Trying to get into the TD Banknorth Garden was a bitch because they wouldn’t allow cameras. Now, this was a big problem because I didn’t have a hotel or any other place to leave the camera. After giving the prick old security man the batteries and after a lot of ‘No sir’s- we got in. The show was phenomenal, as is to be expected from the mighty Metallica. Next stop: 9 hour drive to Washington D.C.

Upon my arrival I noticed there was a tangible energy in the air. I overheard some guy at Union Station say “It’s really crowded but everyone’s in such a good mood acting all nice”. When I got to the hotel, some elderly African American lady out front greeted me with a smile and a hello.

On the following morning, Inauguration Day, I got up at 5:30am and before checking out, I helped myself to a Continental Breakfast (Who the fuck coined this term anyway?). As the sun began to peek over the Maryland skyline, I took a taxi to the train station and boarded a very crowded train to L’Enfant Plaza. There were so many people. It took about 2 hours to walk a distance that could have taken 15 to 20 minutes on any other day. Spirits were very high, though. At some point an employee with a megaphone started giving out instructions and then asked “Can y’all hear me?” At this point, the crowd began chanting “Yes we can” repeatedly. It was very heart-warming and I began laughing out of nowhere.

Walking through DC, I suddenly felt the urge to listen to The Rolling Stones' “Gimme Shelter”. It was so fucking cold. This is when I started to realize why so many people were in awe of my decision to be in DC on this day which I made as early as April 2008, when I was an employee for Obama for America. The cold, the long walks, the overwhelming crowds, crowded train stations- all of this required a lot of patience and endurance, but I didn’t mind at all. I saw so many smiles on so many faces that I couldn’t help but wear one on my face as well.

According to reports, there were 1.8 million people at the Inauguration. I settled in a spot close to the Washington Memorial. I was very far away but the so-called jumbotrons (PA systems with huge screens) made me feel close to what was happening about a mile away in front of the Lincoln Memorial and the Capitol Building. I saw U2 perform two songs, something I was not expecting. At the end of “Pride (In the name of love)” Bono began shouting ‘Let freedom reign!’ over and over. It was a beautiful moment that made the hairs in the back of my neck stand up.
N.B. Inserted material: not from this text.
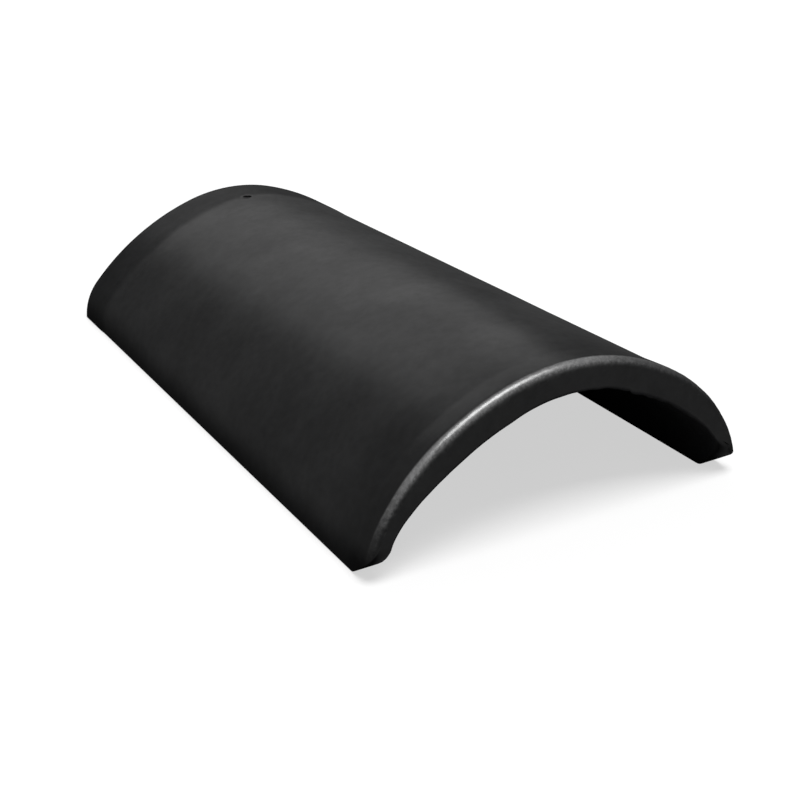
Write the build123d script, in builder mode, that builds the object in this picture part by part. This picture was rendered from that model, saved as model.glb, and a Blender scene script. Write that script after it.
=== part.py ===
from build123d import *
import os
from math import atan2, cos, degrees, radians, sin

# Half-round ridge tile, one cast concrete piece, in millimetres.
# X runs across the ridge, Y along it and Z up. The tile stands on its two feet at Z = 0.
# The wide end, which laps over the next tile, is at -Y. The narrow nailed end is at +Y.

length = 420.0

# Outer arch at each end: half width at the floor, height, and radii of crown and foot
wide_half_width = 125.5
wide_rise = 99.0
wide_crown_radius = 129.0
wide_foot_radius = 66.0
narrow_half_width = 115.5
narrow_rise = 77.3
narrow_crown_radius = 109.0
narrow_foot_radius = 38.0
crown_half_angle = 17.0

# Wall thickness, and the arch of the hollow. Its upright legs run out towards the narrow end.
crown_wall = 17.8
foot_wall = 12.5
wide_inner_crown_radius = 101.0
wide_inner_foot_radius = 37.0
wide_inner_leg = 6.5
narrow_inner_crown_radius = 88.0
narrow_inner_foot_radius = 16.3

# Rim of the wide end: the outside swells towards it and rolls over, and the inner edge is broken
rim_swell = 0.9
rim_length = 20.0
rim_steps = 3
rim_radius = 5.5
rim_inner_chamfer = 0.8

# Margin of the narrow end: a thin raised band with a short ramp up to it
margin_rise = 0.4
margin_length = 28.0
margin_ramp = 8.0
margin_chamfer = 1.0

# Slanting cut across the toe of each foot at the wide end, rounded into the end face and the sole
toe_cut_length = 18.0
toe_cut_height = 12.8
toe_upper_radius = 9.0
toe_lower_radius = 6.0

# Nail hole on the crown, on the ramp of the margin
nail_hole_radius = 3.0
nail_hole_from_end = 32.0

# Each arch is drawn down past the floor by this much, so that the floor cuts it cleanly
overcut = 5.0

wide_end = -length / 2
narrow_end = length / 2
ramp_start = narrow_end - margin_length - margin_ramp


def arch(y, half_width, rise, crown_radius, foot_radius, leg=0.0):
    """Section at y of a five-centred arch: crown arc, flatter flanks, feet, and upright legs."""
    crown_turn = radians(crown_half_angle)
    crown_x = crown_radius * sin(crown_turn)
    crown_z = rise - leg - crown_radius * (1 - cos(crown_turn))
    foot_centre_x = half_width - foot_radius
    reach = crown_x - foot_centre_x
    flank_radius = (reach**2 + crown_z**2 - foot_radius**2) / (
        2 * (reach * sin(crown_turn) + crown_z * cos(crown_turn) - foot_radius)
    )
    flank_centre_x = crown_x - flank_radius * sin(crown_turn)
    flank_centre_z = crown_z - flank_radius * cos(crown_turn)
    flank_end_angle = degrees(atan2(foot_centre_x - flank_centre_x, -flank_centre_z))
    with BuildSketch(Plane.XZ.offset(-y)) as section:
        with BuildLine():
            crown = JernArc((0, rise), (1, 0), crown_radius, -crown_half_angle)
            flank = JernArc(crown @ 1, crown % 1, flank_radius, crown_half_angle - flank_end_angle)
            foot = JernArc(flank @ 1, flank % 1, foot_radius, flank_end_angle - 90)
            Line(foot @ 1, (half_width, -overcut))
            mirror(about=Plane.YZ)
            Line((-half_width, -overcut), (half_width, -overcut))
        make_face()
    return section.sketch


def between(wide, narrow, y):
    """Size of the straight taper at y."""
    return wide + (narrow - wide) * (y - wide_end) / length


def outer_section(y, growth=0.0):
    """Section of the outside at y, with growth added all round."""
    return arch(
        y,
        between(wide_half_width, narrow_half_width, y) + growth,
        between(wide_rise, narrow_rise, y) + growth,
        between(wide_crown_radius, narrow_crown_radius, y) + growth,
        between(wide_foot_radius, narrow_foot_radius, y) + growth,
    )


def inner_section(y):
    """Section of the hollow at y."""
    return arch(
        y,
        between(wide_half_width, narrow_half_width, y) - foot_wall,
        between(wide_rise, narrow_rise, y) - crown_wall,
        between(wide_inner_crown_radius, narrow_inner_crown_radius, y),
        between(wide_inner_foot_radius, narrow_inner_foot_radius, y),
        leg=between(wide_inner_leg, 0, y),
    )


with BuildPart() as ridge_tile:
    # Outside of the arch: swelling rim, straight taper, raised margin
    rim_fractions = [step / rim_steps for step in range(rim_steps + 1)]
    rim = [outer_section(wide_end + rim_length * t, rim_swell * (1 - t**2)) for t in rim_fractions]
    margin = [
        outer_section(ramp_start),
        outer_section(narrow_end - margin_length, margin_rise),
        outer_section(narrow_end, margin_rise),
    ]
    loft(rim + margin, ruled=True)
    split(bisect_by=Plane.XY, keep=Keep.TOP)

    # Rounded arris over the wide end and a small chamfer over the narrow one, but not along the floor
    fillet(edges().group_by(Axis.Y)[0].sort_by(Axis.Z)[1:], rim_radius)
    chamfer(edges().group_by(Axis.Y)[-1].sort_by(Axis.Z)[1:], margin_chamfer)

    # Hollow, with its edge broken at the wide end, but not the two edges along the floor
    hollow = [inner_section(y) for y in (wide_end, ramp_start, narrow_end)]
    loft(hollow, ruled=True, mode=Mode.SUBTRACT)
    chamfer(edges(Select.LAST).group_by(Axis.Y)[0].sort_by(Axis.Z)[2:], rim_inner_chamfer)

    # Slanting cut across both toes, seen from the side
    with BuildSketch(Plane.YZ):
        with BuildLine():
            toe = FilletPolyline(
                (wide_end, 2 * toe_cut_height),
                (wide_end, toe_cut_height),
                (wide_end + toe_cut_length, 0),
                (wide_end + 2 * toe_cut_length, 0),
                radius=[toe_upper_radius, toe_lower_radius],
            )
            Polyline(
                toe @ 1,
                (wide_end + 2 * toe_cut_length, -toe_cut_height),
                (wide_end - toe_cut_length, -toe_cut_height),
                (wide_end - toe_cut_length, 2 * toe_cut_height),
                toe @ 0,
            )
        make_face()
    extrude(amount=2 * wide_half_width, both=True, mode=Mode.SUBTRACT)

    # Nail hole down through the crown
    with Locations((0, narrow_end - nail_hole_from_end, wide_rise)):
        Hole(nail_hole_radius)

ridge_tile.part.label = "ridge_tile"
os.makedirs("parts", exist_ok=True)
export_step(ridge_tile.part, "parts/ridge_tile.step")
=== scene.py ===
import math

import bmesh
import bpy
import numpy as np
from mathutils import Matrix, Vector, noise


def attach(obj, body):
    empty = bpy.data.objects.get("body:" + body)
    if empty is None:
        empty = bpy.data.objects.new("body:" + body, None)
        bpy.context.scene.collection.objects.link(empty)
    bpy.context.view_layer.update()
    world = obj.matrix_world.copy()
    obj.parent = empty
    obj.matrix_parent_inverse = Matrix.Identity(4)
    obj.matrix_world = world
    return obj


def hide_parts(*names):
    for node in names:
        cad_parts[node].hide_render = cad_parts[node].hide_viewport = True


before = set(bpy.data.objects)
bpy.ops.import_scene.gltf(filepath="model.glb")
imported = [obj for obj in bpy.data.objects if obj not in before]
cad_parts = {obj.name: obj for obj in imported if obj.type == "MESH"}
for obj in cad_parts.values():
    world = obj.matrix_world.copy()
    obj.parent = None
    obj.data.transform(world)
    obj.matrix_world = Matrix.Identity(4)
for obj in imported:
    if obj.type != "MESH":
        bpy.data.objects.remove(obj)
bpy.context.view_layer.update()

# Sizes of the tile in millimetres, scaled to metres when the mesh is made. They are as in the part's source,
# apart from the flanks of the rim, the arrises, and toe cuts that are a little longer and higher.
MM = 0.001
LENGTH = 420.0
WIDE_END = -LENGTH / 2
NARROW_END = LENGTH / 2
WIDE = {"half_width": 125.5, "rise": 99.0, "crown": 129.0, "foot": 66.0}
NARROW = {"half_width": 115.5, "rise": 77.3, "crown": 109.0, "foot": 38.0}
WIDE_INNER = {"half_width": 113.0, "rise": 81.2, "crown": 101.0, "foot": 37.0, "leg": 6.5}
NARROW_INNER = {"half_width": 103.0, "rise": 59.5, "crown": 88.0, "foot": 16.3, "leg": 0.0}
CROWN_HALF_ANGLE = math.radians(17.0)
RIM_SWELL = 0.9
RIM_LENGTH = 20.0
RIM_RADIUS = 5.5
RIM_FLANK_RADIUS = 3.8
RIM_INNER_RADIUS = 0.8
MARGIN_RISE = 0.4
MARGIN_LENGTH = 28.0
MARGIN_RAMP = 8.0
MARGIN_ARRIS = 1.3
TOE_LENGTH = 18.5
TOE_HEIGHT = 13.0
TOE_UPPER_RADIUS = 9.0
TOE_LOWER_RADIUS = 6.0
HOLE_RADIUS = 3.0
HOLE_FROM_END = 32.0
HOLE_Y = NARROW_END - HOLE_FROM_END
# Each arch is worked out at this many points on each arc, and drawn down past the floor by this much
ARC_POINTS = 160
OVERCUT = 10.0

# Radii of the soles' arrises. At the toes they are rounder, the inner one more so on the right.
SOLE_ARRIS = 0.6
TOE_OUTER_RADIUS = 2.0
TOE_INNER_RADIUS = {"left": 5.0, "right": 9.0}

# Where this one tile leaves the true arch near its wide end, in millimetres and shares of them. The shoulders
# are fuller, the right foot is narrower, the hollow's haunches are thicker, and its right edge has a chip and
# a tooth. All of it fades out between two distances from the wide end.
SHOULDER = 0.7
SHOULDER_FADE = (4.0, 40.0)
HAUNCH = 0.9
HAUNCH_FADE = (4.0, 80.0)
RIGHT_HAUNCH_SHARE = 0.15
RIGHT_FOOT_SHARE = 0.45
TOOTH_SHARE = 0.7
CHIP_SHARE = 0.75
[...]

And so it was, under a partially cloudy sky just past noon and under the gaze of nearly 2 million people and countless around the world, that Barack Obama became the most powerful man on Earth. I’ve never heard such a joyous rupture of screams and applause as I did that instant after the new president pronounced “So help me God”. I turned around when I heard some woman behind me giving thanks to God out loud for having witnessed this day. I almost hugged the old lady because it seemed like the right thing to do. I didn’t though; I kept it cool.
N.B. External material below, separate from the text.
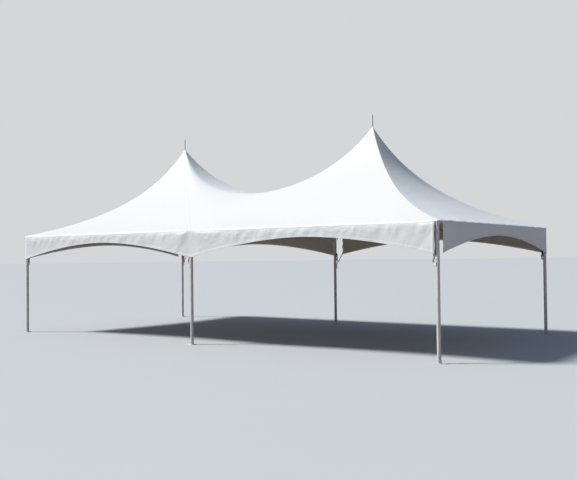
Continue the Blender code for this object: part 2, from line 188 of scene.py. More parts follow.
def studio():
    shape = bmesh.new()
    bmesh.ops.create_circle(shape, cap_ends=True, segments=96, radius=FLOOR_RADIUS)
    mesh = bpy.data.meshes.new("studio_floor")
    shape.to_mesh(mesh)
    shape.free()
    mesh.materials.append(floor_finish())
    floor = stand("studio_floor", mesh)
    floor.location.z = -0.002

    world = bpy.data.worlds.new("studio_surround")
    world.use_nodes = True
    colour = Wire(world.node_tree).node("LightPath").blend(SURROUND, BACKDROP)
    world.node_tree.links.new(colour.socket, world.node_tree.nodes["Background"].inputs["Color"])
    bpy.context.scene.world = world

    lamp = bpy.data.lights.new("studio_sun", "SUN")
    lamp.energy = SUN_STRENGTH
    lamp.angle = SUN_SPREAD
    lamp.color = SUN_COLOUR
    stand("studio_sun", lamp).rotation_euler = Vector(TO_SUN).to_track_quat("Z", "Y").to_euler()


def camera():
    lens = bpy.data.cameras.new("camera")
    lens.sensor_fit = "HORIZONTAL"
    lens.sensor_width = SENSOR
    lens.lens = FOCAL_SHARE * SENSOR
    lens.clip_end = 1000
    heading = Matrix.Rotation(-CAMERA_YAW, 4, "Z")
    tilt = Matrix.Rotation(math.pi / 2 + CAMERA_PITCH, 4, "X")
    roll = Matrix.Rotation(CAMERA_ROLL, 4, "Z")
    made = stand("camera", lens)
    made.matrix_world = Matrix.Translation(CAMERA_PLACE) @ heading @ tilt @ roll
    bpy.context.scene.camera = made


def film():
    """Tones straight up to a light grey, then a soft shoulder, so that the roof keeps its seams."""
    view = bpy.context.scene.view_settings
    view.view_transform = "Standard"
    view.use_curve_mapping = True
    view.curve_mapping.white_level = (BRIGHTEST, BRIGHTEST, BRIGHTEST)
    points = view.curve_mapping.curves[3].points
    points[0].location = (0, 0)
    points[1].location = (1, 1)
    for light, shown in SHOULDER:
        points.new(light / BRIGHTEST, shown)
    view.curve_mapping.update()


studio()
camera()
film()


# Feet
# Each leg stands in a hot-dip galvanised steel foot: a plate with rounded corners, a ring bent
# from 10 mm bar and welded on edge beside the leg, and a holed ear for a ground stake.
UP = Vector((0, 0, 1))
LEG_X = 6.096
LEG_Y = 3.048
LEGS = {                      # its end of the tent, its long side, and which way its ear points
    "front_right": (1, -1, 1), "front_middle": (0, -1, -1), "front_left": (-1, -1, -1),
    "back_right": (1, 1, 1), "back_middle": (0, 1, -1), "back_left": (-1, 1, -1),
}
PLATE_HALF = 0.076
PLATE_THICKNESS = 0.008
PLATE_CORNER = 0.010
PLATE_EDGE = 0.0015
EAR_TIP = 0.165
EAR_HALF = 0.030
EAR_ROOT = 0.006
STAKE_HOLE = (0.135, 0, 0.013)
RING_MIDDLE = (0.078, 0.040)  # from the leg axis, and its height
RING_RADIUS = 0.030
RING_BAR = 0.005
WELD = 0.0028
WELD_STEP = 0.002
ZINC = (0.72, 0.73, 0.74)
ZINC_PALE = (0.88, 0.89, 0.90)
ZINC_DULL = (0.50, 0.51, 0.52)
SOIL = (0.20, 0.165, 0.12)


def galvanised():
    """Zinc crystals of 5 to 15 mm, dull bloom and a little soil near the ground."""
    finish, place = new_finish("galvanised_steel")
    tone = place.node("TexVoronoi", {}, {"Vector": place, "Scale": 110.0}, output=1).axis("X")
    bloom = place.noise(18.0, 4.0).between(0.45, 0.75)
    soil = (1 - place.axis("Z").between(0.0, 0.07)) * place.noise(60.0, 3.0).between(0.35, 0.7)
    colour = tone.blend(ZINC, ZINC_PALE)
    colour = (0.6 * bloom).blend(colour, ZINC_DULL)
    colour = (0.5 * soil).blend(colour, SOIL)
    rough = 0.34 + 0.16 * tone + 0.2 * bloom + 0.2 * soil
    pits = place.noise(700.0)
    return apply(finish, colour, rough, (pits + 0.4 * tone).bump(0.25, 0.0006), metallic=0.4)


GALVANISED = galvanised()


def new_piece(name, shape, finish, replaces=None):
    """Makes a drawn shape into a piece of the tent, smooth but for its real edges."""
    bmesh.ops.recalc_face_normals(shape, faces=shape.faces[:])
    mesh = bpy.data.meshes.new(name)
    shape.to_mesh(mesh)
    shape.free()
    mesh.shade_smooth()
    mesh.set_sharp_from_angle(angle=math.radians(35))
    mesh.materials.append(finish)
    piece = stand(name, mesh)
    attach(piece, "root")
    if replaces:
        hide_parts(replaces)


def join_rings(shape, one, other):
    """Faces between two closed rows of points, or between a row and a single point."""
    count = max(len(one), len(other))
    for i in range(count):
        k = (i + 1) % count
        corners = (one[i % len(one)], one[k % len(one)], other[k % len(other)], other[i % len(other)])
        shape.faces.new(dict.fromkeys(corners))


def moved_in(loop, amount):
    """A closed outline moved to its left, which is inwards where it runs anticlockwise."""
    moved = []
    for number, point in enumerate(loop):
        ahead = (loop[(number + 1) % len(loop)] - loop[number - 1]).normalized()
        moved.append(point + Vector((-ahead.y, ahead.x)) * amount)
    return moved


def rounded(corners, steps=6):
    """An outline through corners of (x, y, radius), run anticlockwise."""
    points = []
    for number, (x, y, radius) in enumerate(corners):
        here = Vector((x, y))
        before = (Vector(corners[number - 1][:2]) - here).normalized()
        after = (Vector(corners[(number + 1) % len(corners)][:2]) - here).normalized()
        half = before.angle(after) / 2
        middle = here + (before + after).normalized() * (radius / math.sin(half))
        start = here + before * (radius / math.tan(half)) - middle
        end = here + after * (radius / math.tan(half)) - middle
        for step in range(steps + 1):
            points.append(middle + start.lerp(end, step / steps).normalized() * radius)
    return points


def on_circle(x, y, radius, angle):
    return Vector((x + radius * math.cos(angle), y + radius * math.sin(angle)))


def arc(x, y, radius, start, end, steps):
    """Points round part of a circle."""
    return [on_circle(x, y, radius, start + (end - start) * step / steps) for step in range(steps + 1)]


def disc(radius, sides=32, middle=(0, 0), way=1):
    """Points round a circle, anticlockwise, or clockwise for a hole."""
    return arc(*middle, radius, 0, way * 2 * math.pi, sides)[:-1]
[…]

After the excitement wore off a bit, I was faced with the predicament of having to get back to the bus station. It reminded me of one of those scenes in movies where they’re trying to evacuate a major city and its just pandemonium everywhere. That’s about the only way I can describe it. At some point I heard some guy say “People, please! We helped this man become president, let’s help each other get outta DC!” Truer words could not have been spoken given the circumstances.

Something curious to note: I saw this guy that looked like he was 17 or so, wearing a McCain/Palin T-shirt. I thought it was a tasteless thing to do but I have to admit the bastard had some balls pulling off a gesture like that. I’m sure he zipped up his sweater more than a few times, especially considering we were in a town like DC.

On the final stretch of my endless journey to the bus station I saw none other than a Mr. Bill Murray walking in a hurry dragging a suitcase behind him; very cool. I wish he hadn’t been in what appeared to be a crazy, booze-enhanced dash to the airport to get the fuck out of the capital city. Oh, well…next time, Bill.

So for the last couple of days I’ve been in New York, walking around the place having a good time. The energy of the city that never sleeps combined with a smack of cold air to my face has made me think of that Leonard Cohen song, “Famous Blue Raincoat”.

“New York is cold but I like where I’m living…”

Once I get back to PR, I’ll continue work on my band’s CD Release Party. Maybe something memorable will happen in the time I have left in NYC. Who knows? I’ll be in town for two more days of mindless wandering, excessive spending on food, jaywalking and unknown nomadic explorations. Yeah, that’s right… just the way daddy likes it.